As an old PDP-11 hacker, I can't agree with the condemnation of the
DEC engineering decision.  You are looking at it from the perspective
of a modern software engineer who wouldn't think of type punning and
other hacks.  To an assembly language programmer, however, the ability
to use the same address to test the low and high bytes of a device
status register meant that code would be shorter and faster.  It also
increased the number of cases where indirect addressing could be used
with register pointers.  You can't expect the engineers to have
anticipated that high-level languages would discredit these practices.

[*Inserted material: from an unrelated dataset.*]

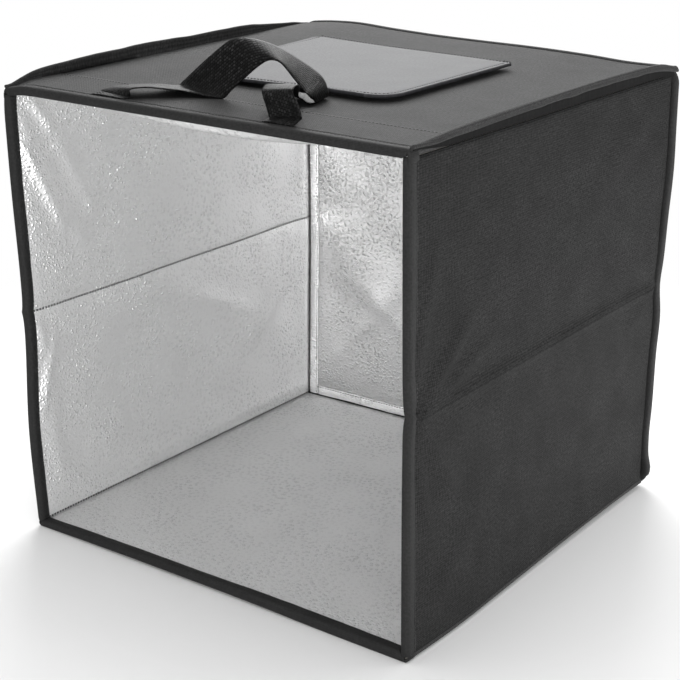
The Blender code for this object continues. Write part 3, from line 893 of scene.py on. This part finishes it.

My own theory about big vs. little end usage is that the mistake was
made hundreds of years ago when merchants started to adopt the Arabic
(as adapted from earlier Hindu sources) number system.  Note that
Arabic is written right to left; note that numbers are written right
to left.  I think the Arabs knew what they were doing; they set the
notation so that the natural computational order followed the
conventional lexical order.  The European merchants missed the point
and copied the notation verbatum instead of compensating for the
opposite lexical convention.

In summary, big-endian was a mistake, but there is no use fighting it.
Any better-informed historical challenges will be cheerfully accepted;
the best data I could get was from an ex-patriot of Iran.
-- 

Griff Smith	AT&T (Bell Laboratories), Murray Hill
Phone:		(201) 582-7736
Internet:	ggs at ulysses.uucp
UUCP:		ulysses!ggs  ( {allegra|ihnp4}!ulysses!ggs )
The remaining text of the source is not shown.